On 05/02/2012 06:28 AM, Fajar A. Nugraha wrote:
On Wed, May 2, 2012 at 9:22 AM, Bardur Arantsson<s...@scientician.net>  wrote:
On 05/01/2012 09:35 PM, Martin wrote:


 From Kconfig:

   "Btrfs filesystem (EXPERIMENTAL) Unstable disk format"
                      ^^^^^^^^^^^^   ^^^^^^^^^^^^^^^^^^

Btrfs is too immature to use in ANY kind of production-like scenario where
you cannot afford to lose a certain amount of data (i.e. be forced to
restore from backup) AND suffer downtime.

I don't think email users are going to be thrilled about the prospect of
"lossy" email.

Oracle fully supports btrfs for production environment:
http://oss.oracle.com/ol6/docs/RELEASE-NOTES-UEK2-en.html
http://www.zdnet.com/blog/open-source/oracles-unbreakable-enterprise-kernel-2-arrives-with-linux-30-kernel-btrfs/10588
http://www.oracle.com/us/technologies/linux/index.html


What does "fully supports" mean? Does it mean that it's actually stable (considerably more stable that mainline), or does it mean that you can pay them to help fix a broken FS, for example? Does the included btrfsck actually work reliably? Is there some non-legalese official statement of what, exactly, "fully supported" means and whether OL's btrfs falls under this rubric?
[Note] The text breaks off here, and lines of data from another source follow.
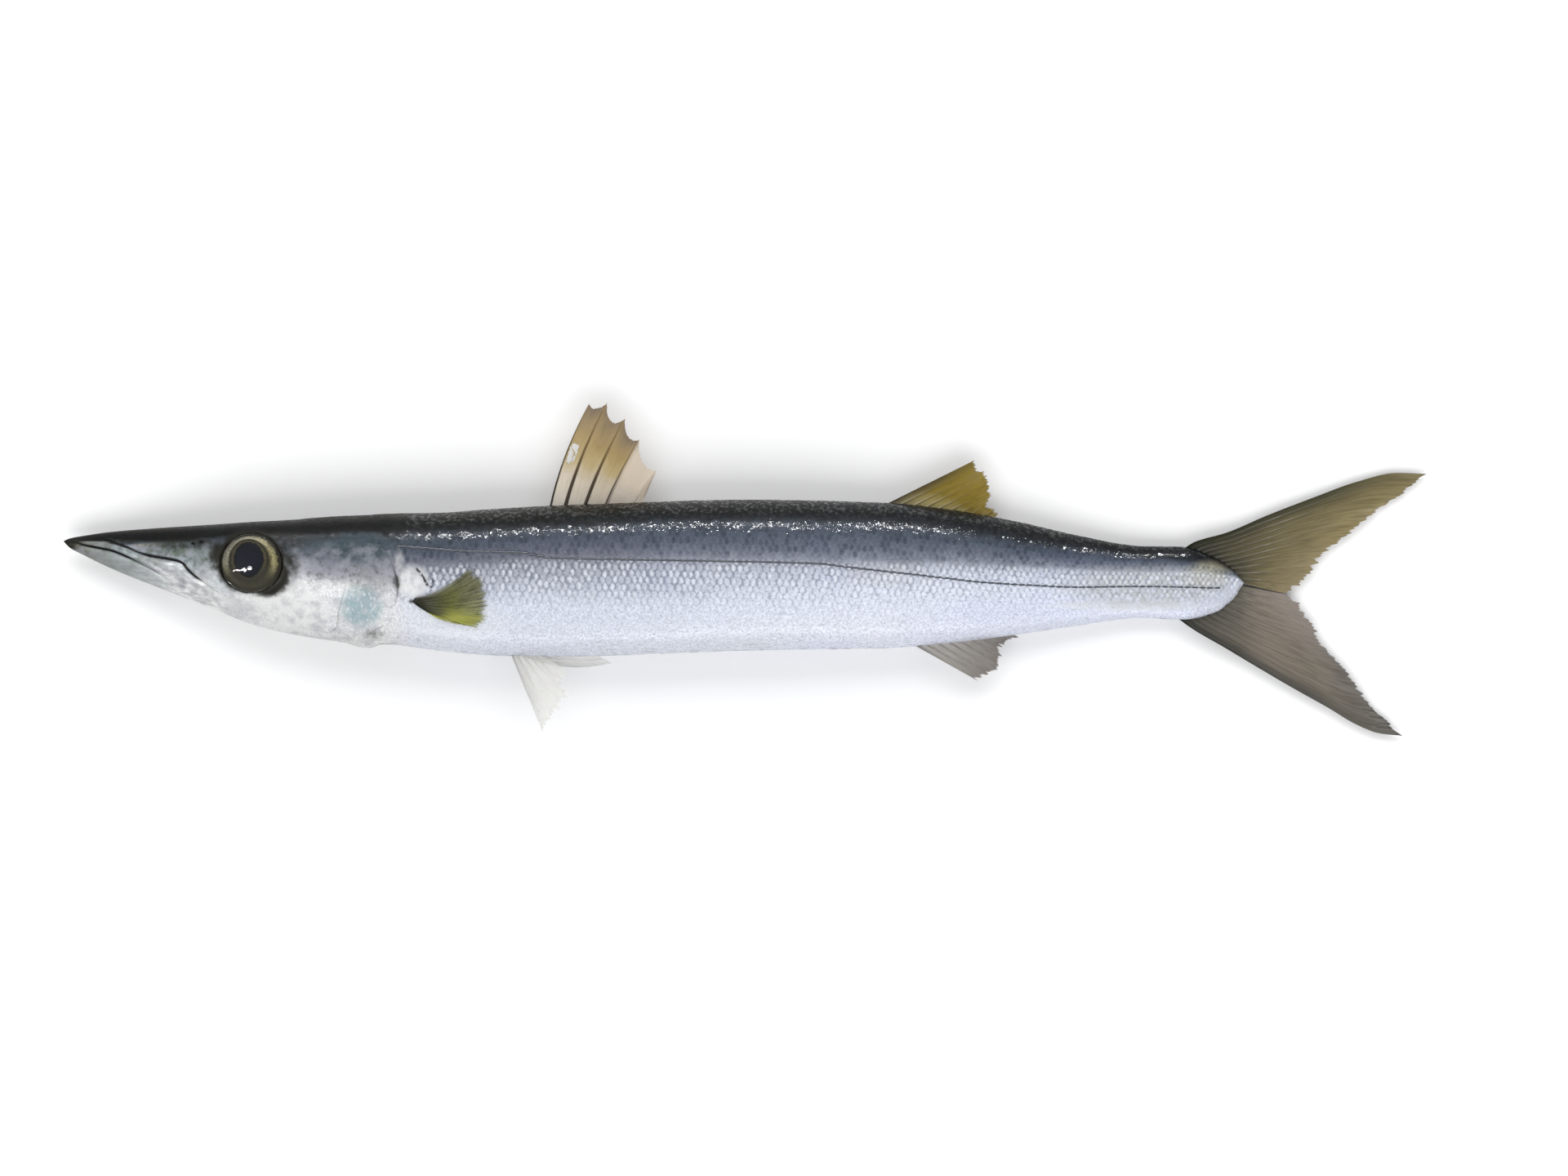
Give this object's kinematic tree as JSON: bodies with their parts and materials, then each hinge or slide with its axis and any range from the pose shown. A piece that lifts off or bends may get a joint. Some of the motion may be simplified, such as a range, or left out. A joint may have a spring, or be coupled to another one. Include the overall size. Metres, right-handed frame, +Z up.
{
  "type": "barracuda fish model",
  "caption": "Slender, long-jawed sea fish lying on its right side with its fins spread, as a still life-size model.",
  "frame": {"origin": "on the floor, under the middle of the whole fish's box", "axes": "+X from the snout to the tail, +Y towards the fish's back, +Z up out of its left flank"},
  "size_m": [0.369, 0.0902, 0.0307],
  "materials": {
    "head_skin": "smooth silvery skin, dark on the crown and snout, with a wet gloss",
    "body_skin": "small overlapping scales, near-black back, slate upper flank, silver-lilac below, with a wet gloss",
    "eye": "clear glossy cornea over a bronze iris and a black pupil",
    "fin_olive": "thin translucent membrane, brown on olive, with stiff brown spines",
    "fin_yellow": "thin translucent membrane, yellowish olive, with darker branched rays",
    "fin_pale": "thin translucent membrane, greyish cream, with fine branched rays"
  },
  "bodies": {
    "root": {"head": "head_skin", "jaw_lower": "head_skin", "jaw_upper_left": "head_skin", "jaw_upper_right": "head_skin", "gill_cover_left": "head_skin", "gill_cover_right": "head_skin", "eye_left": "eye", "eye_right": "eye", "trunk_front": "body_skin", "trunk_rear": "body_skin", "tail_stalk": "body_skin", "fin_dorsal_first": "fin_olive", "fin_dorsal_second": "fin_yellow", "fin_tail_upper": "fin_yellow", "fin_tail_lower": "fin_yellow", "fin_pectoral_left": "fin_yellow", "fin_pectoral_right": "fin_yellow", "fin_anal": "fin_pale", "fin_pelvic_left": "fin_pale", "fin_pelvic_right": "fin_pale"}
  },
  "joints": []
}
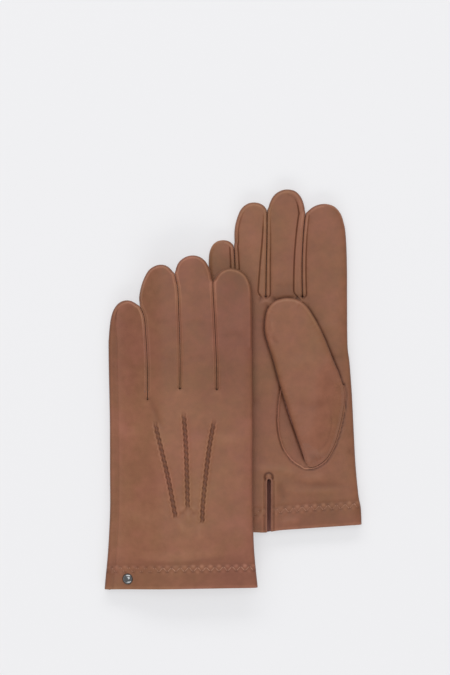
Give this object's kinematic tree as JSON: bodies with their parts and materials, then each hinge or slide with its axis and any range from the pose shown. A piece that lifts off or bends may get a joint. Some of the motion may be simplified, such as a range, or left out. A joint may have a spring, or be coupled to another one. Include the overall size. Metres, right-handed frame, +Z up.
{
  "type": "pair of leather gloves",
  "caption": "Pair of lined leather dress gloves laid flat, the right palm up under the left, with fourchettes, inset thumbs, raised points, bound wrist vents and a cuff stud.",
  "frame": {"origin": "centre of the pair's plan box, on the surface that the pair lies on", "axes": "+Z up out of that surface, +Y from the cuffs to the fingertips, +X from the left glove to the right glove"},
  "size_m": [0.1928, 0.2986, 0.0218],
  "materials": {
    "leather": "soft satin nappa",
    "lining": "fine knit",
    "thread": "twisted thread",
    "metal": "polished"
  },
  "bodies": {
    "right_hand": {"right_hand_back": "leather", "right_hand_palm": "leather", "right_hand_lining": "lining", "right_vent_binding": "leather", "right_point_ring": "thread", "right_point_middle": "thread", "right_point_index": "thread", "right_hem_stitching": "thread"},
    "right_little": {"right_little_back": "leather", "right_little_palm": "leather", "right_little_fourchette_radial": "leather", "right_little_lining": "lining"},
    "right_ring": {"right_ring_back": "leather", "right_ring_palm": "leather", "right_ring_fourchette_ulnar": "leather", "right_ring_fourchette_radial": "leather", "right_ring_lining": "lining"},
    "right_middle": {"right_middle_back": "leather", "right_middle_palm": "leather", "right_middle_fourchette_ulnar": "leather", "right_middle_fourchette_radial": "leather", "right_middle_lining": "lining"},
    "right_index": {"right_index_back": "leather", "right_index_palm": "leather", "right_index_fourchette_ulnar": "leather", "right_index_lining": "lining"},
    "right_thumb": {"right_thumb": "leather", "right_thumb_lining": "lining"},
    "left_hand": {"left_hand_back": "leather", "left_hand_palm": "leather", "left_hand_lining": "lining", "left_vent_binding": "leather", "left_point_ring": "thread", "left_point_middle": "thread", "left_point_index": "thread", "left_hem_stitching": "thread", "left_stud_cap": "metal", "left_stud_washer": "metal"},
    "left_little": {"left_little_back": "leather", "left_little_palm": "leather", "left_little_fourchette_radial": "leather", "left_little_lining": "lining"},
    "left_ring": {"left_ring_back": "leather", "left_ring_palm": "leather", "left_ring_fourchette_ulnar": "leather", "left_ring_fourchette_radial": "leather", "left_ring_lining": "lining"},
    "left_middle": {"left_middle_back": "leather", "left_middle_palm": "leather", "left_middle_fourchette_ulnar": "leather", "left_middle_fourchette_radial": "leather", "left_middle_lining": "lining"},
    "left_index": {"left_index_back": "leather", "left_index_palm": "leather", "left_index_fourchette_ulnar": "leather", "left_index_lining": "lining"},
    "left_thumb": {"left_thumb": "leather", "left_thumb_lining": "lining"}
  },
  "joints": [
    {"name": "left_glove_lift", "type": "slide", "parent": "right_hand", "child": "left_hand", "axis": [0, 0, 1], "range_m": [0, 0.15]},
    {"name": "right_little_flex", "type": "hinge", "parent": "right_hand", "child": "right_little", "pos_m": [-0.0077, 0.07042, 0.0083], "axis": [1, 0, 0], "range_deg": [0, 5]},
    {"name": "right_ring_flex", "type": "hinge", "parent": "right_hand", "child": "right_ring", "pos_m": [0.01385, 0.07042, 0.0083], "axis": [1, 0, 0], "range_deg": [0, 8]},
    {"name": "right_middle_flex", "type": "hinge", "parent": "right_hand", "child": "right_middle", "pos_m": [0.0391, 0.07042, 0.0083], "axis": [1, 0, 0], "range_deg": [0, 80]},
    {"name": "right_index_flex", "type": "hinge", "parent": "right_hand", "child": "right_index", "pos_m": [0.06965, 0.07042, 0.0083], "axis": [1, 0, 0], "range_deg": [0, 80]},
    {"name": "left_little_bend_back", "type": "hinge", "parent": "left_hand", "child": "left_little", "pos_m": [-0.07815, 0.01702, 0.0173], "axis": [1, 0, 0], "range_deg": [0, 60]},
    {"name": "left_ring_bend_back", "type": "hinge", "parent": "left_hand", "child": "left_ring", "pos_m": [-0.0507, 0.01702, 0.0212], "axis": [1, 0, 0], "range_deg": [0, 60]},
    {"name": "left_middle_bend_back", "type": "hinge", "parent": "left_hand", "child": "left_middle", "pos_m": [-0.02545, 0.01702, 0.0212], "axis": [1, 0, 0], "range_deg": [0, 60]},
    {"name": "left_index_bend_back", "type": "hinge", "parent": "left_hand", "child": "left_index", "pos_m": [0.00165, 0.01702, 0.0212], "axis": [1, 0, 0], "range_deg": [0, 60]},
    {"name": "right_thumb_open", "type": "hinge", "parent": "right_hand", "child": "right_thumb", "pos_m": [0.0784, -0.04458, 0.0083], "axis": [0.4516, 0.8922, 0], "range_deg": [0, 90]},
    {"name": "left_thumb_swing", "type": "hinge", "parent": "left_hand", "child": "left_thumb", "pos_m": [0.0079, -0.09078, 0.0106], "axis": [0, 0, -1], "range_deg": [0, 22]}
  ]
}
Also, AFAIUI the 3.0.x kernels (which OL claims to use in the release notes) are woefully outdated wrt. btrfs reliability/stability. Have all the more recent stability improvements been backported?

Is the OP using Oracle Linux?

Given the semi-regular posts about FS corruption on this list(*) and the "EXPERIEMENTAL" status in the KConfig it would be unwise to use btrfs for anything called "production" (unless you can actually afford downtime/data loss).


(*) I want to make clear that the developers on this list always seem incredibly responsive and helpful when these posts occur, but it's still an indication of not-readiness for "production". File systems always take quite a long time to mature, it's just the nature of the beast.